Jobs' Mob shares nosedived six minutes into its WWDC keynote slipping from $206 to below $201. Things went south when someone mentioned Siri.
Software veep Craig Federighi was on stage churning out recycled bits about Apple Intelligence, including Genmoji, smart replies and a photo cleanup feature that looks suspiciously familiar to anyone with a Google account. Then came the clanger.
“We're continuing our work to deliver the features that make Siri even more personal. This work needed more time to reach our high quality bar, and we look forward to sharing more about it in the coming year,” Federighi said.
Investors, having waited long enough and clearly heard that as "Siri is still borked."
What was sold as Apple's grand entrance into the generative AI race ended with an admission that its flagship voice assistant still can't be trusted with the basics. The Tame Apple Press tried its best to spin it as a visionary move but no amount of PR polish could hide the fact that Job’s Mob has completely lost the AI plot.
Wedbush Securities tech analyst Dan Ives said: “WWDC laid out the vision for developers BUT was void of any major Apple Intelligence progress. We get the strategy but this is a big year ahead for Apple to monetise on the AI front.”
Ives added that Apple CEO Tim Cook may have to break the bank on acquisitions just to catch up, however he has revealed Apple's lack of ideas by allowing millions of app developers to access its artificial intelligence models for the first time. Developers can test the new software features starting on June 9, while a full rollout for consumers will follow in the autumn, Cook said. The AI features are only available on recent models of the iPhone.
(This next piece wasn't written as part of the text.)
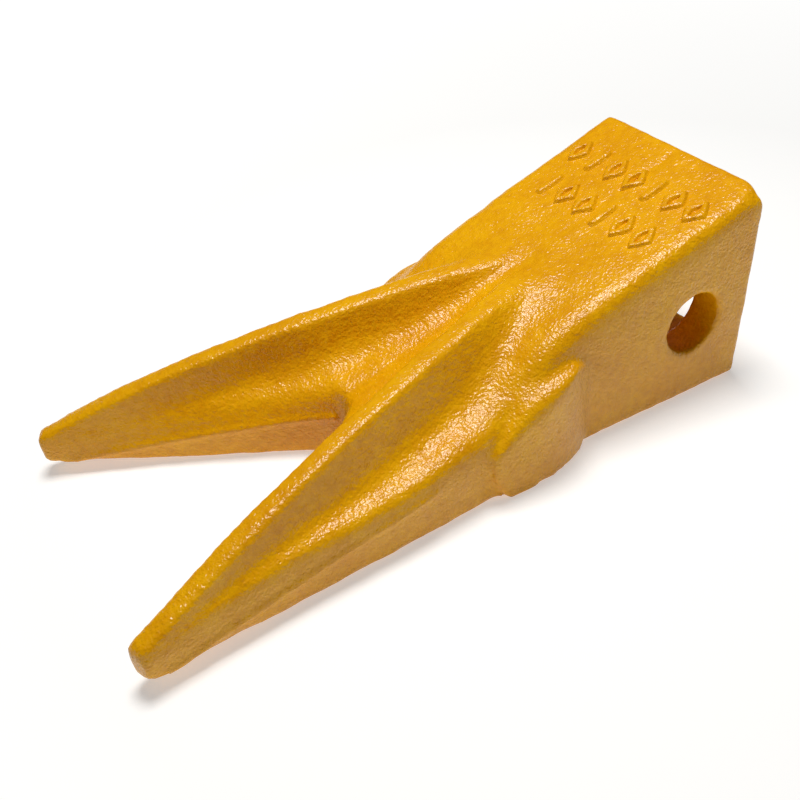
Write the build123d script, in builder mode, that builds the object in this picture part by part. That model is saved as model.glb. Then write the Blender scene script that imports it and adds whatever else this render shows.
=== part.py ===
"""Forked bucket tooth: a wedge-shaped socket box that drives two prongs.

The real tooth is one steel casting.  It is written here as its regions, each a
solid of its own, which meet face to face: the socket box with its pin bore, the
two prongs, the two side cheeks and the raised casting mark.

Frame: the origin is the centre of the pin bore.  +X points to the tips, +Y runs
along the bore and +Z is up.  Sizes are in millimetres.
"""

import os
from math import cos, radians, sin
from build123d import *

# Driving dimensions
bore_radius = 12.5         # hole for the retaining pin
floor_z = -35.0            # underside of the casting, flat on the ground
foot = 2.0                 # small chamfer along the bottom edges of the box
rear_x = -27.5             # mouth of the socket
mouth_top_z = 48.3         # top of the box at its mouth
split_x = 45.0             # where two crests start to rise out of the sloping top
split_z = 24.3
neck_x = 58.0              # where the crests are clear of the top
root_x = 96.0              # where the prongs leave the box
crotch_x = 128.0           # where the gap between the prongs opens
tip_x = 231.5              # blunt ends of the prongs
tip_skew = 16.0            # degrees that a tip is turned, square to its own prong

mouth_size = (60.0, 60.0)  # socket width and height at its mouth
nose_size = (54.0, 18.0)   # socket width and height at its blind end
mouth_centre_z = 6.5
nose_x = 72.0
nose_centre_z = -14.0

cheek_face_y = 53.5        # outer face of a side cheek
cheek_depth = 12.0
cheek_rear_x = 56.0
cheek_top = (65.0, 4.0)    # highest point of its outline, as x and z
cheek_shoulder = (92.5, -12.0)
cheek_toe = (95.5, floor_z)

mark_relief = 1.3          # height of the casting mark above the box
mark_length = 12.5         # height of one shape, along the box
mark_lozenge = 9.0         # width of an open lozenge
mark_bar = 2.8             # width of a bar
mark_hole = 0.45           # size of a lozenge's hole, as a share of the lozenge
mark_pitch = 11.0
mark_rows = (              # distance from the mouth, shapes in the row: lozenges and bars
    (24.0, "LBLLBLL"),
    (44.5, "BLLBLL"),
)

os.makedirs("parts", exist_ok=True)


def section_face(x, points, middle_y=0.0, skew=0.0):
    """Flat face through (y, z) points, standing across the X axis at x, or turned about its own middle."""
    across = Plane(
        origin=(x, middle_y, 0),
        x_dir=(-sin(radians(skew)), cos(radians(skew)), 0),
        z_dir=(cos(radians(skew)), sin(radians(skew)), 0),
    )
    with BuildSketch(across) as sketch:
        with BuildLine():
            Polyline([(y - middle_y, z) for y, z in points], close=True)
        make_face()
    return sketch.sketch.faces()[0]


def box_section(x, side_y, shoulder_z, shoulder, ridge=()):
    """Full section of the box at x: flat foot, sides and shoulders, with a flat or a ridged top."""
    left = [(side_y - foot, floor_z), (side_y, floor_z + foot), (side_y, shoulder_z), shoulder]
    left.extend(ridge)
    right = [(-y, z) for y, z in reversed(left) if y > 0]
    return section_face(x, left + right)


def ridge_points(flute, crest_y, crest_width, crest_z, hollow, valley_z):
    """Left half of a ridged top, from the outer flute over the crest to the valley on the middle plane."""
    return [
        flute,
        (crest_y + crest_width / 2, crest_z),
        (crest_y - crest_width / 2, crest_z),
        hollow,
        (0.0, valley_z),
    ]


def prong_section(
    x, inner_y, side_y, foot_z, shoulder_z, shoulder, flute, crest, crest_width, hollow, lip_z, skew=0.0
):
    """Closed section of the left prong at x: outer face, outer flute, crest, inner flute, inner face."""
    crest_y, crest_z = crest
    points = [
        (inner_y, foot_z),
        (side_y, foot_z),
        (side_y, shoulder_z),
        shoulder,
        flute,
        (crest_y + crest_width / 2, crest_z),
        (crest_y - crest_width / 2, crest_z),
        hollow,
        (inner_y, lip_z),
    ]
    return section_face(x, points, crest_y, skew)


# Socket box: a flat-topped wedge, a front length whose top grows two crests, the socket and the bore
flat_sections = [
    box_section(rear_x, 44.5, 43.8, (40.0, mouth_top_z)),
    box_section(split_x, 44.5, 20.0, (40.0, split_z)),
]
crested_sections = [
    box_section(split_x, 44.5, 20, (40, split_z), ridge_points((28, 24.1), 10.5, 8, 24.5, (4, 24.2), 24.1)),
    box_section(neck_x, 44.5, 14.0, (39.5, 19.4), ridge_points((25, 18.8), 9.6, 8, 23.0, (3.0, 20.0), 19.8)),
    box_section(78.0, 46.5, 1.0, (42.0, 6.5), ridge_points((28.5, 9.4), 15.4, 8, 21.0, (5.5, 11.7), 11.2)),
    box_section(root_x, 50.5, -7.0, (46.5, -3.0), ridge_points((33.3, 1.5), 20.7, 8, 18.0, (9.0, 5.3), 4.5)),
]
with BuildPart() as socket_box:
    loft(sections=flat_sections, ruled=True)
    loft(sections=crested_sections, ruled=True)
    with BuildSketch(Plane(origin=(rear_x, 0, mouth_centre_z), x_dir=(0, 1, 0), z_dir=(1, 0, 0))) as mouth:
        RectangleRounded(*mouth_size, 8.0)
    with BuildSketch(Plane(origin=(nose_x, 0, nose_centre_z), x_dir=(0, 1, 0), z_dir=(1, 0, 0))) as nose:
        RectangleRounded(*nose_size, 8.0)
    loft(sections=[mouth.sketch.faces()[0], nose.sketch.faces()[0]], ruled=True, mode=Mode.SUBTRACT)
    Cylinder(bore_radius, 120.0, rotation=(90, 0, 0), mode=Mode.SUBTRACT)
socket_box.part.label = "socket_box"


# Prongs: the left one is lofted, the right one is its mirror image
prong_sections = [
    prong_section(root_x, 0, 50.5, floor_z, -7, (46.5, -3), (33.3, 1.5), (20.7, 18), 8, (9, 5.3), 4.5),
    prong_section(crotch_x, 0, 54, floor_z, -13.5, (50.5, -9.5), (40.3, -6), (30, 12.9), 8, (16, -3), -9),
    prong_section(147, 14.5, 55.2, floor_z, -15, (52, -11), (45, -8), (35.5, 9), 8, (27, -6), -14),
    prong_section(175, 31, 57.2, floor_z, -15, (54, -12.5), (51, -9.5), (43.7, 2.2), 8, (37.5, -9), -19),
    prong_section(203, 44.5, 59.7, -33, -17, (58, -14.5), (56.5, -12.5), (51.8, -6), 7.5, (46.5, -13), -22),
    prong_section(
        tip_x, 55, 63.5, -30, -21, (63.3, -20), (63, -19), (59.4, -17.2), 6, (55.5, -18.8), -22, tip_skew
    ),
]
with BuildPart() as prong_left:
    loft(sections=prong_sections, ruled=True)
prong_left.part.label = "prong_left"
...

It would appear that Cook thinks that despite having an AI system which is well behind rivals, developers might come up with products which make it more appetising for the riff-raff who buy Apple gear. That idea might work, but for the fact that developers who come up with something will have to give Jobs' Mob a huge cut to put it in the Apple store.
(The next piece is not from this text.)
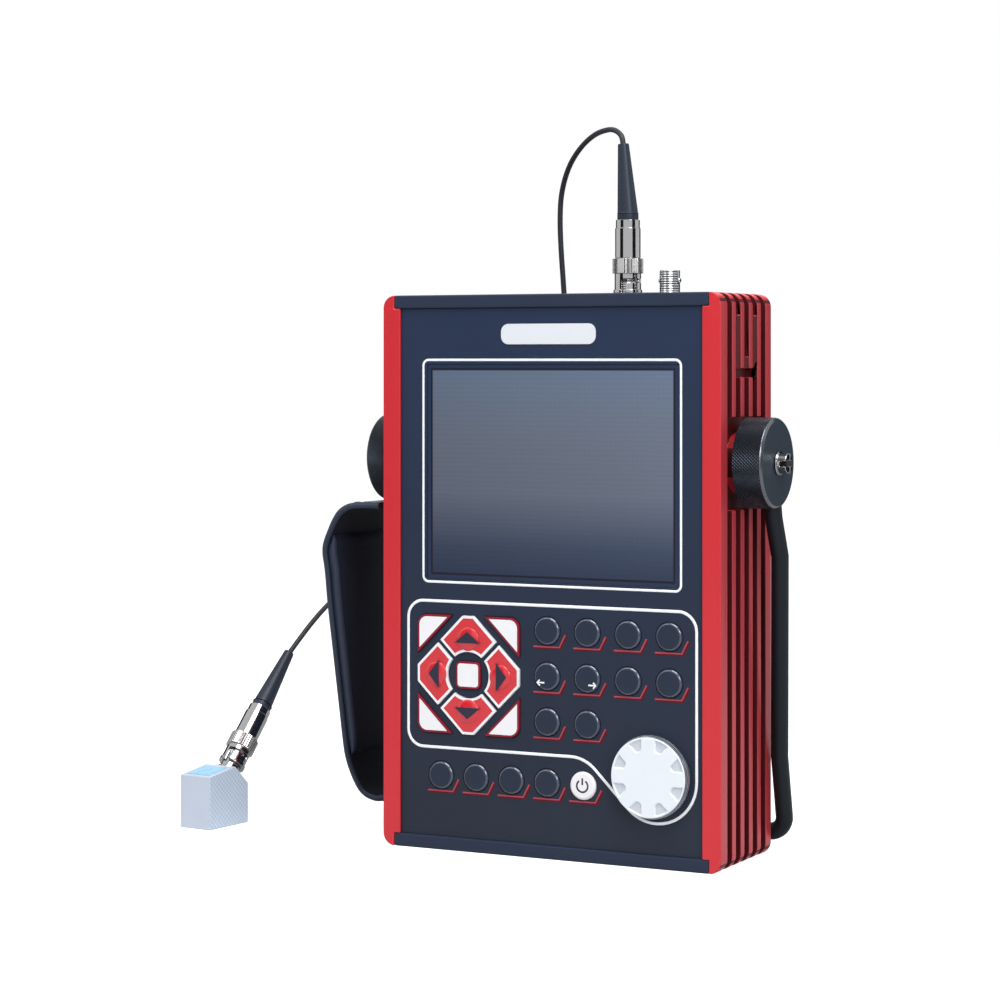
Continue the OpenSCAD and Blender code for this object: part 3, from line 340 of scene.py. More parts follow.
def finish(name, base, roughness, metallic=0.0, mottle=0.05, mottle_scale=45, spread=0.05,
           grain_scale=2500, grain_depth=0.00002, coat=0.0, specular=0.5, stretch=(1, 1, 1),
           relief=None, shade=None):
    """A surface with mottled colour and gloss, and the fine grain of a coat or a moulding.
    relief(tree) and shade(tree, colour) return the socket of a further height in metres and of
    a changed colour."""
    material = bpy.data.materials.new(name)
    material.use_nodes = True
    tree = material.node_tree
    place = tree.nodes.new("ShaderNodeVectorMath")
    place.operation = "MULTIPLY"
    feed(tree, place.inputs[0], tree.nodes.new("ShaderNodeTexCoord").outputs["Object"])
    feed(tree, place.inputs[1], stretch)
    cloud, grain = (noise(tree, place.outputs[0], detail, scale)
                    for detail, scale in ((4, mottle_scale), (2, grain_scale)))
    swing = math_node(tree, "MULTIPLY_ADD", cloud, 2, -1)
    colour = scaled(tree, tint(*base)[:3], math_node(tree, "MULTIPLY_ADD", swing, mottle, 1))
    if shade:
        colour = shade(tree, colour)
    height = math_node(tree, "MULTIPLY", grain, grain_depth)
    if relief:
        height = math_node(tree, "ADD", height, relief(tree))
    bump = tree.nodes.new("ShaderNodeBump")
    feed(tree, bump.inputs["Distance"], 1)
    feed(tree, bump.inputs["Height"], height)
    shader = tree.nodes["Principled BSDF"]
    for label, value in (
            ("Base Color", colour), ("Metallic", metallic), ("Specular IOR Level", specular),
            ("Roughness", math_node(tree, "MULTIPLY_ADD", swing, spread, roughness)),
            ("Coat Weight", coat), ("Coat Roughness", coat_rough),
            ("Normal", bump.outputs["Normal"])):
        feed(tree, shader.inputs[label], value)
    return material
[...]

That gap is becoming harder to ignore. While Microsoft, OpenAI and Google are flinging out new models and features on a near-weekly basis, Apple is still promising updates next year. It even had to pull ads earlier this year after regulators noticed its “available now” AI claims were, in fact, available nowhere.
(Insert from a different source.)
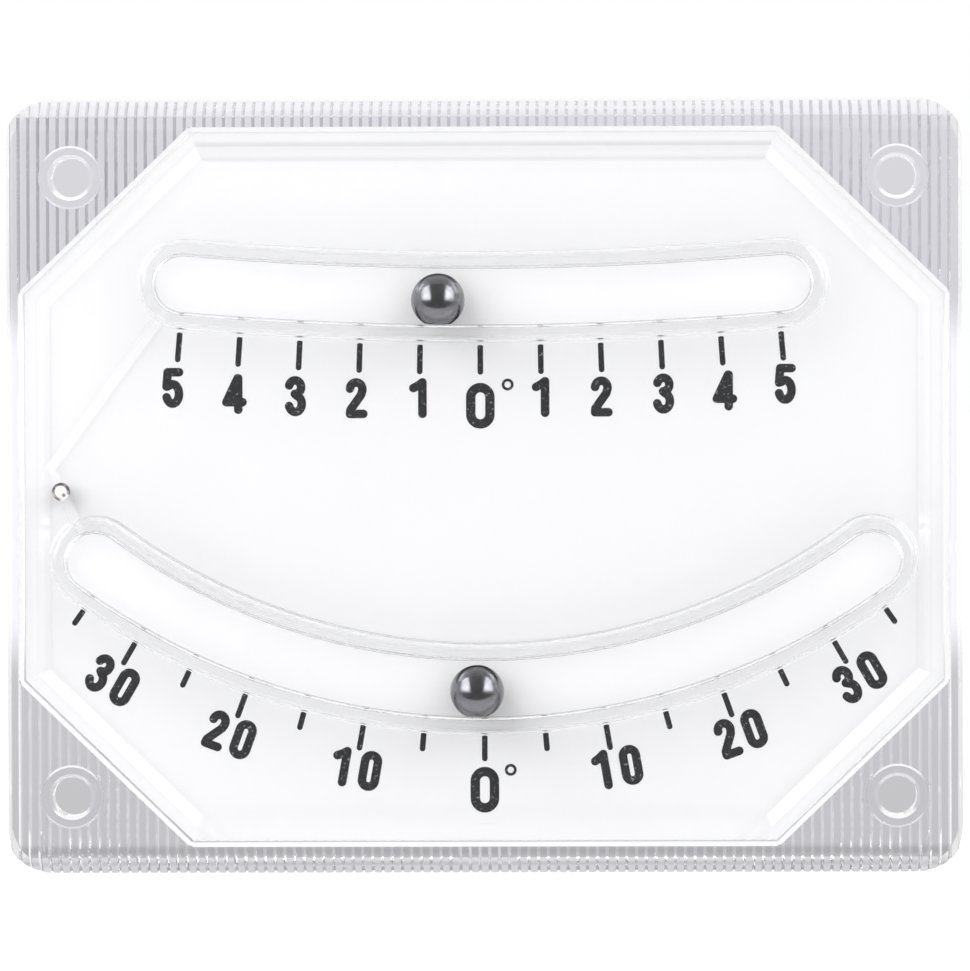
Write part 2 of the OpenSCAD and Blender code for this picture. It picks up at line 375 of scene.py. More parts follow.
def glint_edge_plastic():
    """Bevels of the bosses and the holes, with painted white highlights along their upper and lower
    arcs.
    """
    material, tree, shader = clear_plastic("glint_edge_plastic", GLINT_TINT, 0.1, 0.0, 0.9)
    x, _, z = object_axes(tree)
    up, off = off_screws(tree, x, z)
    rise = calc(tree, "DIVIDE", calc(tree, "ABSOLUTE", up), off)
    glint = calc(tree, "MULTIPLY", step_of(tree, rise, 0.45, 0.8), GLINT_SHARE)
    join(tree, calc(tree, "SUBTRACT", 1.0, glint), shader.inputs["Transmission Weight"])
    return material


def ridge_plastic():
    """The low ridge in front of the filling duct, which scatters the light a little."""
    material, _, shader = clear_plastic("duct_ridge_plastic", (0.99, 0.99, 1.0), 0.1, 0.0, 1.0)
    shader.inputs["Transmission Weight"].default_value = 0.88
    return material


DIAL_TONES = (0.93, 0.93, 0.945), (0.95, 0.95, 0.96)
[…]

Forrester analyst Dipanjan Chatterjee said the company’s hush-hush treatment of Siri was glaring. “The silence surrounding Siri was deafening. Apple continues to tweak its Apple Intelligence features, but no amount of text corrections or cute emojis can fill the yawning void of an intuitive, interactive AI experience,” he said.
Once Apple’s strategy of waiting until everything was perfect gave it an edge. In the current AI race, that delay just looks like indecision.
“The end of the Siri runway is coming up fast,” Chatterjee said. Right now, it looks like Job’s Mob is taxiing in circles.